### WHAT TO DO
Quote, please, the line with "bulb_cap();", the line with "# Two soft boxes", and every line between them, exactly and with nothing else.

--- START OF ENTRIES SHOWN ---

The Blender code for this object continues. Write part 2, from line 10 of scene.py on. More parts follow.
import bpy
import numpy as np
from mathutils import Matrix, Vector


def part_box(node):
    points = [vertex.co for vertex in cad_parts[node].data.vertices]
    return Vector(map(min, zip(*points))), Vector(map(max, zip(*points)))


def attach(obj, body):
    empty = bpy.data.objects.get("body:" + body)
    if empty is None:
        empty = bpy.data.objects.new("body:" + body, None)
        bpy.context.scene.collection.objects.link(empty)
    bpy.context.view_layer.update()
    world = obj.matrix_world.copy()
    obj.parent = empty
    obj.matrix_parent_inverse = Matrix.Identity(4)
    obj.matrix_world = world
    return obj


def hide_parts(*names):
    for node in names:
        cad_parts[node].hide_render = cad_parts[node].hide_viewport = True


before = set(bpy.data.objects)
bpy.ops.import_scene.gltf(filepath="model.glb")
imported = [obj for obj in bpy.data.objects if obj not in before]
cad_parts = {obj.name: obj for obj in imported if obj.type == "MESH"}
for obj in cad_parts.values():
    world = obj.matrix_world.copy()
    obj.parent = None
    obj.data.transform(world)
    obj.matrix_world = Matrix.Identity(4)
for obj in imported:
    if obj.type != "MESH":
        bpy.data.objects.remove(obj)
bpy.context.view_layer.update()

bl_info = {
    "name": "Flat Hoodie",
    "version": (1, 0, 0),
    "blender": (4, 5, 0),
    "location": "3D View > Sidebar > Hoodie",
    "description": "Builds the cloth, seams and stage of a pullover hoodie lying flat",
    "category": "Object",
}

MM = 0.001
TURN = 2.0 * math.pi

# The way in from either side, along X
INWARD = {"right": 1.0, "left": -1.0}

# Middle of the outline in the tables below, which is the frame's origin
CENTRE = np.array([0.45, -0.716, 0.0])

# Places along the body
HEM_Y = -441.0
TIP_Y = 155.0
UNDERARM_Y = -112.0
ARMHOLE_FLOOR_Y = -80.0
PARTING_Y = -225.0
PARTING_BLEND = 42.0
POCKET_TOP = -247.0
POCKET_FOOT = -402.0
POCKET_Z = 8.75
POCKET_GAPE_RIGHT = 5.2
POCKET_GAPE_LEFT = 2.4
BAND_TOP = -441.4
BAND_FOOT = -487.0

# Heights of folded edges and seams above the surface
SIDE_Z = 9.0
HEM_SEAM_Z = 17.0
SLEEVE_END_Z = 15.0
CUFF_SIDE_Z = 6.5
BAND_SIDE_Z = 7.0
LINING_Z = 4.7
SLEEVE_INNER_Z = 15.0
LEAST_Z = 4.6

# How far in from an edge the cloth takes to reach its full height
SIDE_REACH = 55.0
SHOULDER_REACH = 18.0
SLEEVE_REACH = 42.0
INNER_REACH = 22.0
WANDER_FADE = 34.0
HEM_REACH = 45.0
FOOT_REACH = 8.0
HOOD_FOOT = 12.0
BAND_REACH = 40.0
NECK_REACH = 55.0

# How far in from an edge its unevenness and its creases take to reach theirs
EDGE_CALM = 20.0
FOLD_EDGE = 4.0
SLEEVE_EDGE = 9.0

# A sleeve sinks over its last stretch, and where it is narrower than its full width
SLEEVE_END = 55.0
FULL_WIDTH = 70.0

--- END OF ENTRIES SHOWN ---
--- START OF ENTRIES SHOWN ---

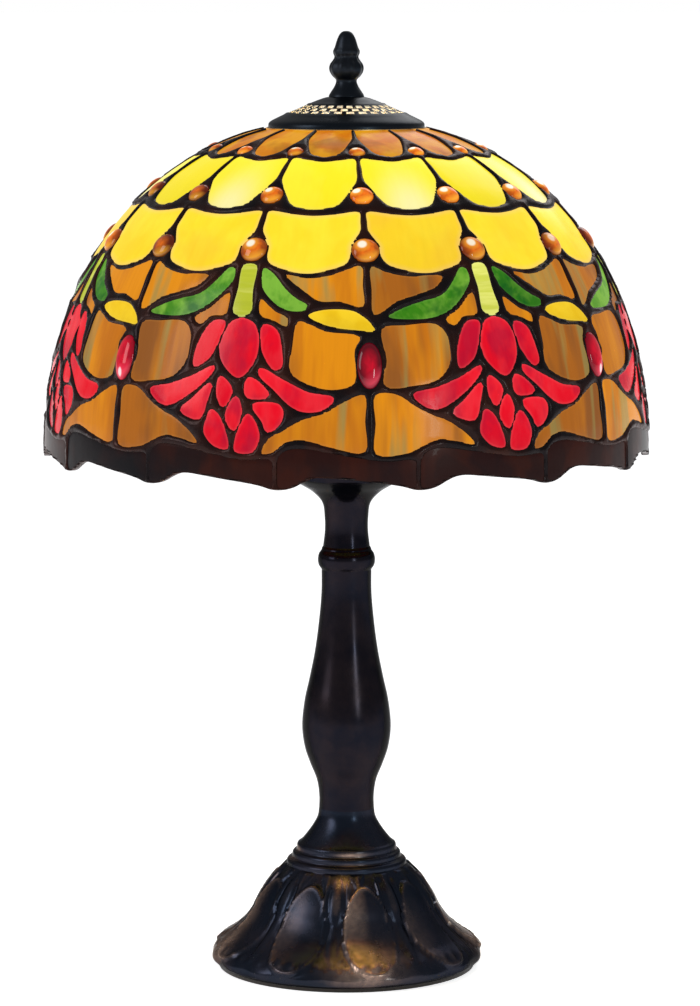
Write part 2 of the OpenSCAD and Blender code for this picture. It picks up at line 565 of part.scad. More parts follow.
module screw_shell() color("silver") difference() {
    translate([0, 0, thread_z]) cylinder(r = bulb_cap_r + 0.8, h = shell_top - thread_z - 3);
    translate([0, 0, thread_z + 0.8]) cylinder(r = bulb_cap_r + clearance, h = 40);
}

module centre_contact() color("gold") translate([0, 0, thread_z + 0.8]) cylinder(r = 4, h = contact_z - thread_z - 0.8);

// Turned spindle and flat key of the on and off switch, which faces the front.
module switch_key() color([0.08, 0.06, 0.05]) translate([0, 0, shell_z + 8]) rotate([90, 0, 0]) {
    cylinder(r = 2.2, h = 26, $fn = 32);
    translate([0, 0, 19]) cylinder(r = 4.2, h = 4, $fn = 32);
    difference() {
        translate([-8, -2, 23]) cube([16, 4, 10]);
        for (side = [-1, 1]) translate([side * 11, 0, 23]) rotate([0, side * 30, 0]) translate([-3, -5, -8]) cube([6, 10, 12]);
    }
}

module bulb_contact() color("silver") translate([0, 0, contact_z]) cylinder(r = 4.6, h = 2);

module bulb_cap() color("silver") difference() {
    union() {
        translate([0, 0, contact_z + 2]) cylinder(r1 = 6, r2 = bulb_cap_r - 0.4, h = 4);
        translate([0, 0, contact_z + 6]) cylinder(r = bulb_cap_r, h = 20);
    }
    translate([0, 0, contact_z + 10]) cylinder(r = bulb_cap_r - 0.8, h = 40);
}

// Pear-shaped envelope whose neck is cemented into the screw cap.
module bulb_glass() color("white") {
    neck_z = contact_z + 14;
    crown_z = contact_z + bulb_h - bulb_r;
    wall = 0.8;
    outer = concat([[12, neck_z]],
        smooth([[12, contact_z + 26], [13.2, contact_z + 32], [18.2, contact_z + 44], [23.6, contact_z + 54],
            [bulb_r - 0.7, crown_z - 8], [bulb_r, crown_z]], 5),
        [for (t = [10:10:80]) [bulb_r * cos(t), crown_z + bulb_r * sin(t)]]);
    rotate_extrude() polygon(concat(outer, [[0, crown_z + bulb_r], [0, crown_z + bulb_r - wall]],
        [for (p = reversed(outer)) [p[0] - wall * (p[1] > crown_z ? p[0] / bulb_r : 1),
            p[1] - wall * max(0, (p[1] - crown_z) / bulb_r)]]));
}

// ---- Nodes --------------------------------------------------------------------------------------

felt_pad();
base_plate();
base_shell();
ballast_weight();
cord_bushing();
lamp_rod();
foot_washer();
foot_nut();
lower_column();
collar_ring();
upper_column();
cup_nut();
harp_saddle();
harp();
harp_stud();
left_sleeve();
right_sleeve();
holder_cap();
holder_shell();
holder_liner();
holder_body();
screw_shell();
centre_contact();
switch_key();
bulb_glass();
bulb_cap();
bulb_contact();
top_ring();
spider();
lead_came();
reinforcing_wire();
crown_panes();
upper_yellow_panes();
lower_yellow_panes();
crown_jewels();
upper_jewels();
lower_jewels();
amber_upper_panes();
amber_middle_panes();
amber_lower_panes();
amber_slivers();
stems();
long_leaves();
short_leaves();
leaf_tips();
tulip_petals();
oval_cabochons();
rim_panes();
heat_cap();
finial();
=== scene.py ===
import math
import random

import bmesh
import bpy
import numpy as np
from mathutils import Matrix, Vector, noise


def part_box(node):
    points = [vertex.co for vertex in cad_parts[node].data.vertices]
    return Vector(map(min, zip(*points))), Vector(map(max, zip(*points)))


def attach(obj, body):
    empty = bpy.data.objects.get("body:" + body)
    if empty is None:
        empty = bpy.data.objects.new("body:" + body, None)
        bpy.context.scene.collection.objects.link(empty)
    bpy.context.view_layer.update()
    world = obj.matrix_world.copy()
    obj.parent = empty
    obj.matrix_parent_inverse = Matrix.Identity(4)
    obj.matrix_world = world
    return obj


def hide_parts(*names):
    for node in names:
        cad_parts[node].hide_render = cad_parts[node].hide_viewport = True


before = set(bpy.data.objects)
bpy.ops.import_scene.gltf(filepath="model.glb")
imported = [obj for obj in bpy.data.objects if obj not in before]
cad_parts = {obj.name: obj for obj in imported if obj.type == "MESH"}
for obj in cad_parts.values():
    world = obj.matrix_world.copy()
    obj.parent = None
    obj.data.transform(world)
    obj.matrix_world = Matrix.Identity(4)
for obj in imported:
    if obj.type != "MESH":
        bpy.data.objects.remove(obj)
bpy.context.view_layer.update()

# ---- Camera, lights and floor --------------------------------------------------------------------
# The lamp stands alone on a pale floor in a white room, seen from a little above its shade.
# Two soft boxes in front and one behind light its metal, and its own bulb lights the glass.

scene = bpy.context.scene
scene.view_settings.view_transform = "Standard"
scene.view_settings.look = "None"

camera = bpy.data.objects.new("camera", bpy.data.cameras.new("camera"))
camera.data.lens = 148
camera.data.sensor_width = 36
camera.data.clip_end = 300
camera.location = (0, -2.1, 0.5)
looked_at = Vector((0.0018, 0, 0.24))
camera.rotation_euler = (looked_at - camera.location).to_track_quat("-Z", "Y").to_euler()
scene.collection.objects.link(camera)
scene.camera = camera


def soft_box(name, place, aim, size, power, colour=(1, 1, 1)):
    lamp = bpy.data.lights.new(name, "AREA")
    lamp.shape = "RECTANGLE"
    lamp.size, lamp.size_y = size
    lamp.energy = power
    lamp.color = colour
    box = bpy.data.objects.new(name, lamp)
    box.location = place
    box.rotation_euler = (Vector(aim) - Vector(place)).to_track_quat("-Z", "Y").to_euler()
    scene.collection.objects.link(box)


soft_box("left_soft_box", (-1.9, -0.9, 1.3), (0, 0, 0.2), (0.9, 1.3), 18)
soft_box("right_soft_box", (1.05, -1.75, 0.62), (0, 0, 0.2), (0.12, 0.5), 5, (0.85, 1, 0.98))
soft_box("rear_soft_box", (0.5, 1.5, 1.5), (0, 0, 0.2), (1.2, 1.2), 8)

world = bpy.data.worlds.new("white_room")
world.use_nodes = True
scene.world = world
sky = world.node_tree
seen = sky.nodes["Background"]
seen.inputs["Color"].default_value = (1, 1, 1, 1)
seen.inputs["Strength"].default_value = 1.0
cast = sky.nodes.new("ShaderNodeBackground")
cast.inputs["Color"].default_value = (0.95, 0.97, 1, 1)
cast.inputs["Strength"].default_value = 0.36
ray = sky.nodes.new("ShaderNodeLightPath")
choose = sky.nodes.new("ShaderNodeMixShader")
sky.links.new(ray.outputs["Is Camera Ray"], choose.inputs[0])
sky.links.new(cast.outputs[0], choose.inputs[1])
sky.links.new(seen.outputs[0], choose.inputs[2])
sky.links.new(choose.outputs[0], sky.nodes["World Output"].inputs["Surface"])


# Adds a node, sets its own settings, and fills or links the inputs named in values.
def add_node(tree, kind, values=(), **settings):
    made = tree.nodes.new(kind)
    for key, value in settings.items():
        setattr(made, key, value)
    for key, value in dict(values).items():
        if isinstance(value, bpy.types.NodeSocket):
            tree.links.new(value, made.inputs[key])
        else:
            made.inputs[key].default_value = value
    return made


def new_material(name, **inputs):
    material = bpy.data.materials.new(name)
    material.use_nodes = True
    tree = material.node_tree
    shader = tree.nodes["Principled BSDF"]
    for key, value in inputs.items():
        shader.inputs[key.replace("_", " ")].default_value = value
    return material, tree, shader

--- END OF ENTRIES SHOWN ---

### RESULT OF THE EXERCISE
bulb_cap();
bulb_contact();
top_ring();
spider();
lead_came();
reinforcing_wire();
crown_panes();
upper_yellow_panes();
lower_yellow_panes();
crown_jewels();
upper_jewels();
lower_jewels();
amber_upper_panes();
amber_middle_panes();
amber_lower_panes();
amber_slivers();
stems();
long_leaves();
short_leaves();
leaf_tips();
tulip_petals();
oval_cabochons();
rim_panes();
heat_cap();
finial();
=== scene.py ===
import math
import random

import bmesh
import bpy
import numpy as np
from mathutils import Matrix, Vector, noise


def part_box(node):
    points = [vertex.co for vertex in cad_parts[node].data.vertices]
    return Vector(map(min, zip(*points))), Vector(map(max, zip(*points)))


def attach(obj, body):
    empty = bpy.data.objects.get("body:" + body)
    if empty is None:
        empty = bpy.data.objects.new("body:" + body, None)
        bpy.context.scene.collection.objects.link(empty)
    bpy.context.view_layer.update()
    world = obj.matrix_world.copy()
    obj.parent = empty
    obj.matrix_parent_inverse = Matrix.Identity(4)
    obj.matrix_world = world
    return obj


def hide_parts(*names):
    for node in names:
        cad_parts[node].hide_render = cad_parts[node].hide_viewport = True


before = set(bpy.data.objects)
bpy.ops.import_scene.gltf(filepath="model.glb")
imported = [obj for obj in bpy.data.objects if obj not in before]
cad_parts = {obj.name: obj for obj in imported if obj.type == "MESH"}
for obj in cad_parts.values():
    world = obj.matrix_world.copy()
    obj.parent = None
    obj.data.transform(world)
    obj.matrix_world = Matrix.Identity(4)
for obj in imported:
    if obj.type != "MESH":
        bpy.data.objects.remove(obj)
bpy.context.view_layer.update()

# ---- Camera, lights and floor --------------------------------------------------------------------
# The lamp stands alone on a pale floor in a white room, seen from a little above its shade.
# Two soft boxes in front and one behind light its metal, and its own bulb lights the glass.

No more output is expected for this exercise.